After going over the pricing and logistics for the remodel, Mr. Romeo and I sat at the kitchen table talking. I was totally worn out and I think he sensed the strain I was under trying to address my parents’ needs so they could continue to live at home.
“I know how hard it must be for you,” he said. I nearly burst into tears. The pain I experienced on a daily basis started bubbling to the surface. He told me his mother had also suffered from Alzheimer’s and he had helped care for her.
“Are there any brothers or sisters?” he asked.
“Yes,” I told him. “I have three sisters.” I told him the oldest one lives in another state and I had not seen or spoken to her in nearly 20 years. The next oldest lives an hour away and I did have a relationship with her at one time, but she conveniently absented herself when my parents’ health began to decline, leaving all the heavy lifting and difficult decisions to me. The youngest of the four was a rootless vagabond who was in her middle forties and still clueless about taking care of herself, let alone pitching in to care for two compromised, elderly parents.
Mr. Romeo recounted his own experiences when he was caring for his mother and said, “My younger brother stayed away when our mother was ill.” and then added, “He just couldn’t stand to see our mother that way.”
I could feel my anger building as my chest began to tighten and I said, “What made your brother think it was easy for you to see your mother that way?” He said, “My brother was weak and I forgave him. I had to forgive him.”
I told Mr. Romeo it was crushing to watch my once vibrant parents deteriorate over time, witnessing all the unwelcome changes they were experiencing, and then having to make so many hard decisions every day, trying desperately to keep both of them out of nursing homes.
My sisters made a conscious decision to avoid all the unpleasantness and hard work. It wasn’t weakness that kept them away. It was sheer selfishness, a shared inability to care. They just didn’t love my parents enough to be concerned about their well-being. I told Mr. Romeo it was very generous of him to forgive his brother and that perhaps his brother deserved to be forgiven. In my family’s case, my self-centered, disinterested sisters deserved nothing but scorn.

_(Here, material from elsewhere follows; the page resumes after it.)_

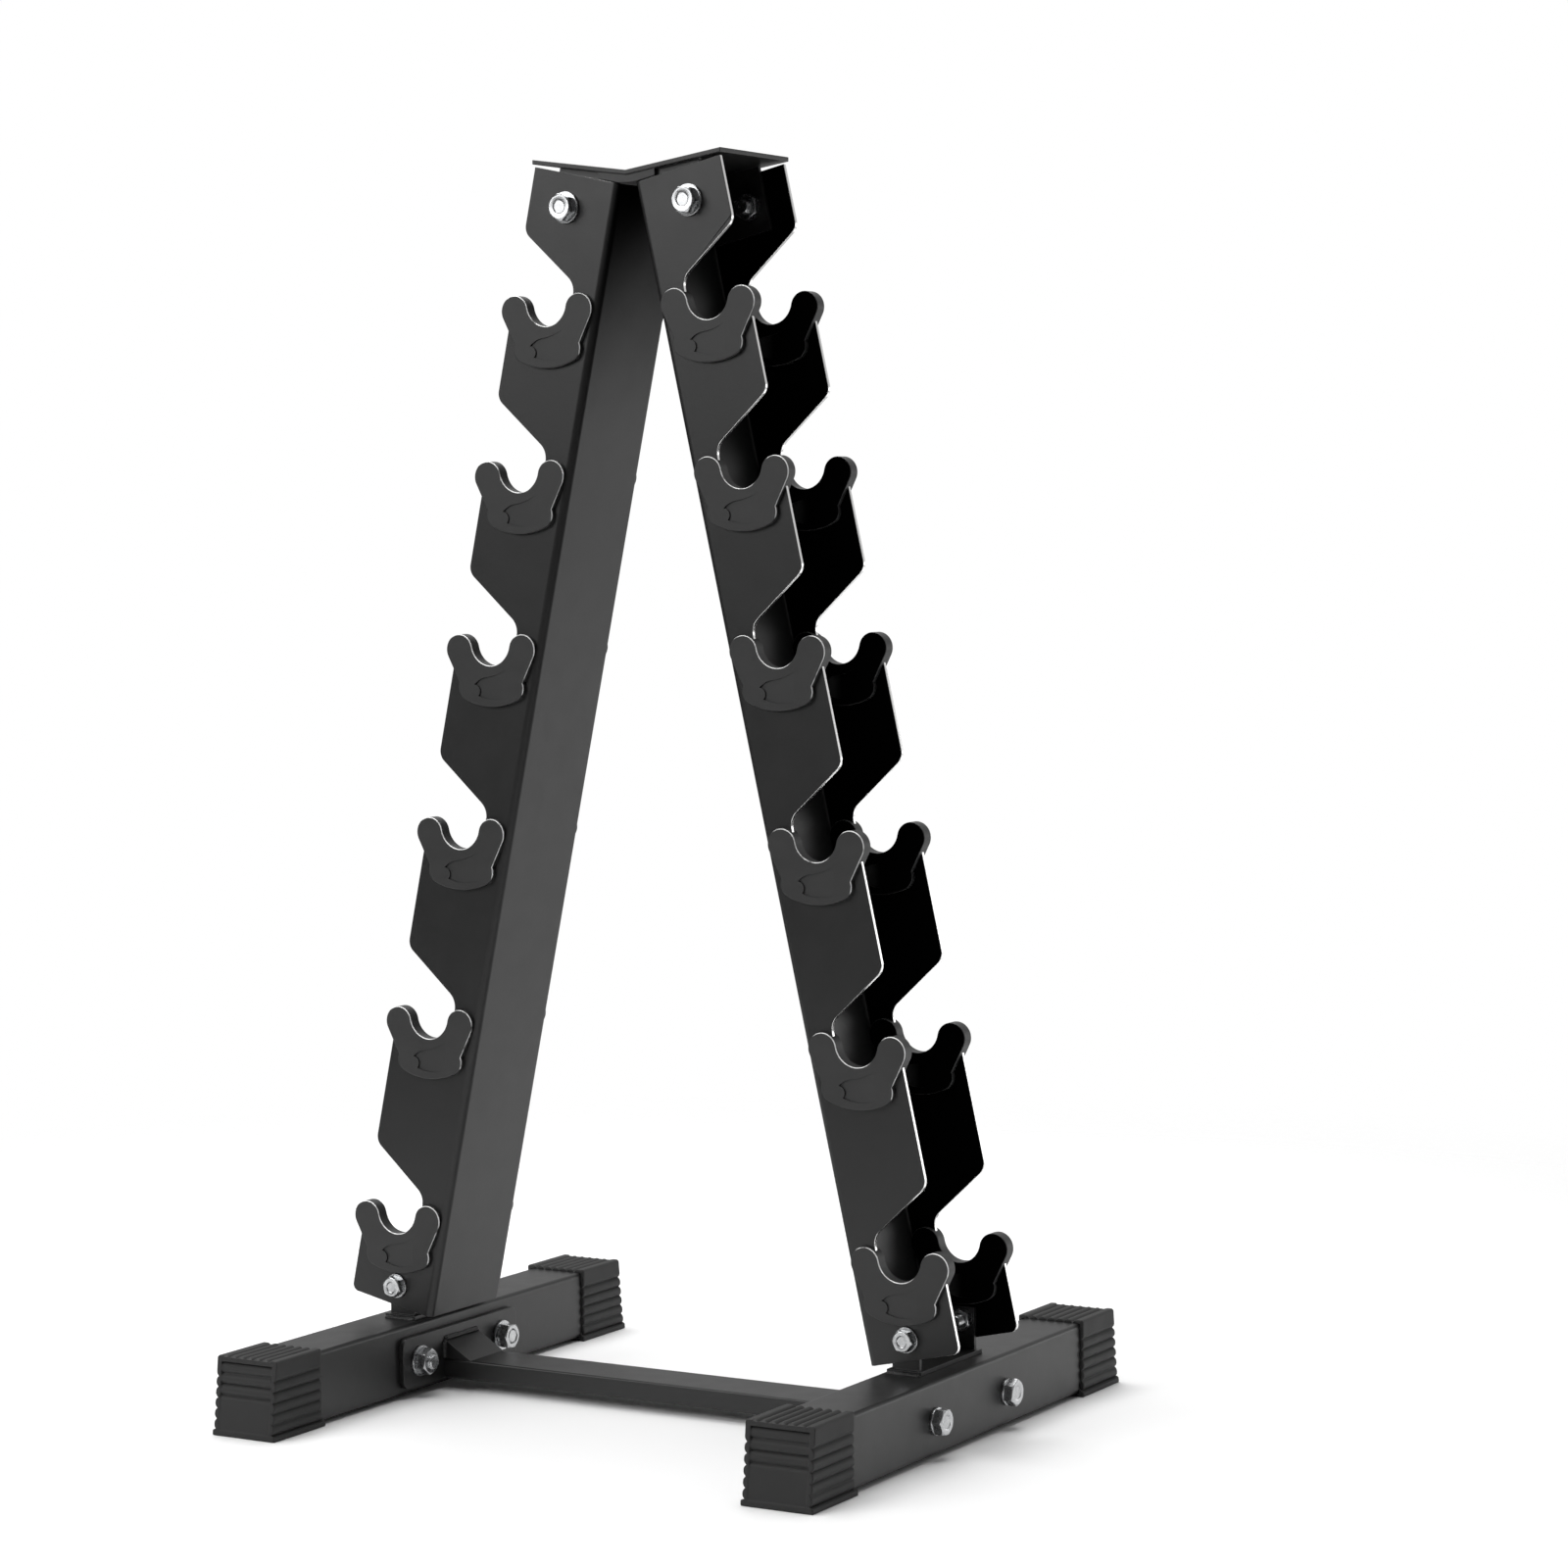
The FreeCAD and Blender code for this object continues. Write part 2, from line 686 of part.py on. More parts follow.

Mr. Romeo leaned back, sighed, and said, “You are the one who is here every day, and do you know why?”
“No, why?” I asked.
“Because you’re stronger than your sisters.” He told me people have to be forgiven for their weaknesses.
I thought, if I were a priest, I would be required to forgive them their trespasses. I am no priest.
Mr. Romeo’s words were actually empowering, making me feel I could continue to take on the challenges I was faced with as he did.
I never expected to have such a philosophical conversation with the bathroom remodeler I had just hired. People who have cared for their own parents have a way of connecting with others who’ve cared for theirs. They can always offer some pearls of wisdom about the experience, from the woman at the antique clothing store where I bought a silk scarf one day to the nurse at the pulmonary center where I took my dad twice a week to remove fluid from his lungs. Their understanding and kind words made me feel less alone during an extremely isolating time.
When family members actively avoid responsibility, it is these people who step into their shoes, literal strangers willing to offer insight and support. They become the sisters and brothers you no longer have when your parents get sick. The thoughtful observations and words of comfort from people like the tub-cut guy, people you barely know, are often surprising. Their stories of resilience always resonate and help to fill the void created by careless siblings who disappear when their parents’ long, slow decline begins.